Another study, and it’s the same old song
September 14, 2011 - 1:00 am
To the editor:
After reading the comments from School Board President Carolyn Edwards, one wonders what has gone on in her brain over the past 20 years. But I digress.
The Clark County School Board hired a consultant — also known as an out-of-town guy with a briefcase, calculator, embossed business cards, classy stationery and, of course, the bill to pay for them — to try to wring out inefficiencies in our educational system. The ostensible goals would be to save the taxpayer money and get more resources into the actual classroom. These are laudable goals.
The consultant’s findings were interesting, but not earth-shattering revelations. However, the most interesting comments and findings made were in the final two paragraphs. Teachers in this district carry a 20 percent higher load than teachers in the three comparable districts cited in the study.
So let me get this straight. The School Board is willing to go to arbitration to cut teacher pay, yet agrees with the findings of a study that we should be doing just the opposite. This is disingenuous at best, hypocritical at worst.

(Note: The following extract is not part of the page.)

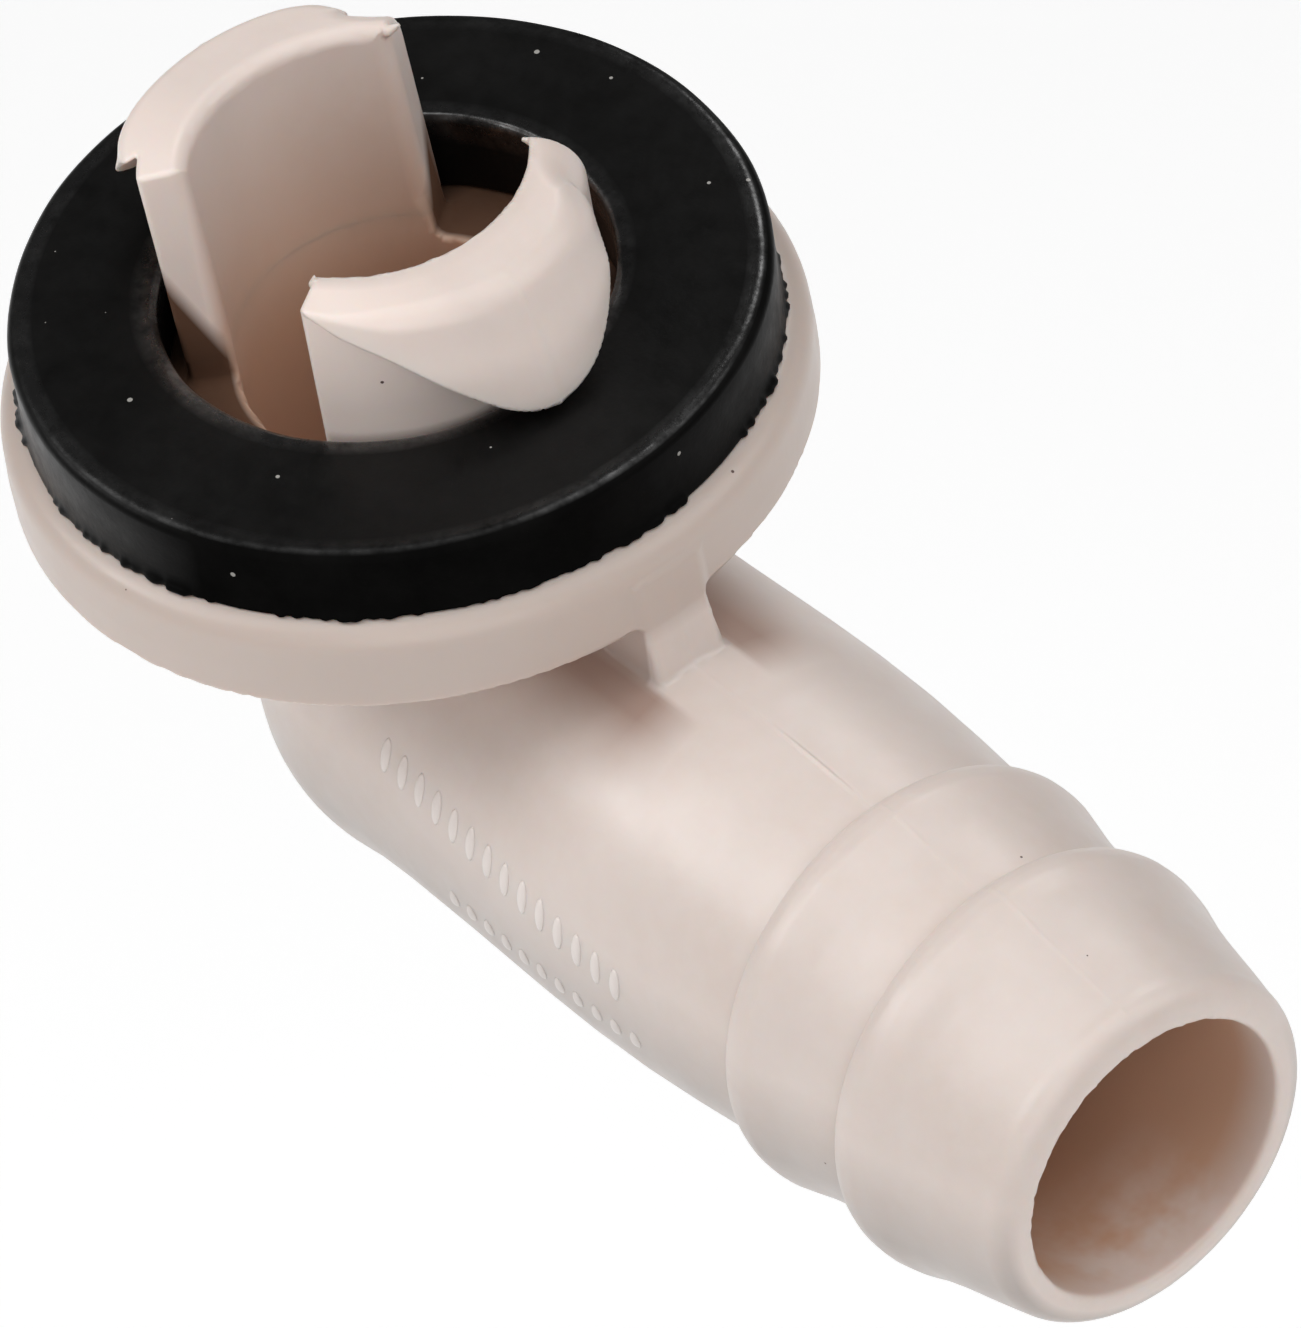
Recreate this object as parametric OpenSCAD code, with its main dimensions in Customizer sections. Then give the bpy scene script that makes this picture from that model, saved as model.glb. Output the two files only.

The sad part of this whole sorry episode is that one didn’t need to hire a consultant with a big bill to reach these conclusions. You could have walked down the hall of any school, taken a peek and seen that the average teacher of a required subject was overworked. Of course, this would have meant having to face the people whose salary you want to cut. And the un-answered question remains: If we have a “crippling lack of tracking,” how are you going to track all those teachers who don’t have to give a standardized test?
I guess we will continue to balance the books on the backs of the math, science and English teachers.
So there we have it. Another study, another bill, more platitudes and proclamations, more catchy slogans and still the same old song.
Paul Ruth
Henderson
Terrible crimes
To the editor:
I cringe every time I see any news on the terrible crimes against little Alyssa Otremba.
In Saturday’s Review-Journal, a criminal justice professor was quoted as saying, “No matter what their opinions were, if you overreach and label a kid as a sex offender, that could be detrimental for life. … But this kid (the suspect) has shown he was on his way.”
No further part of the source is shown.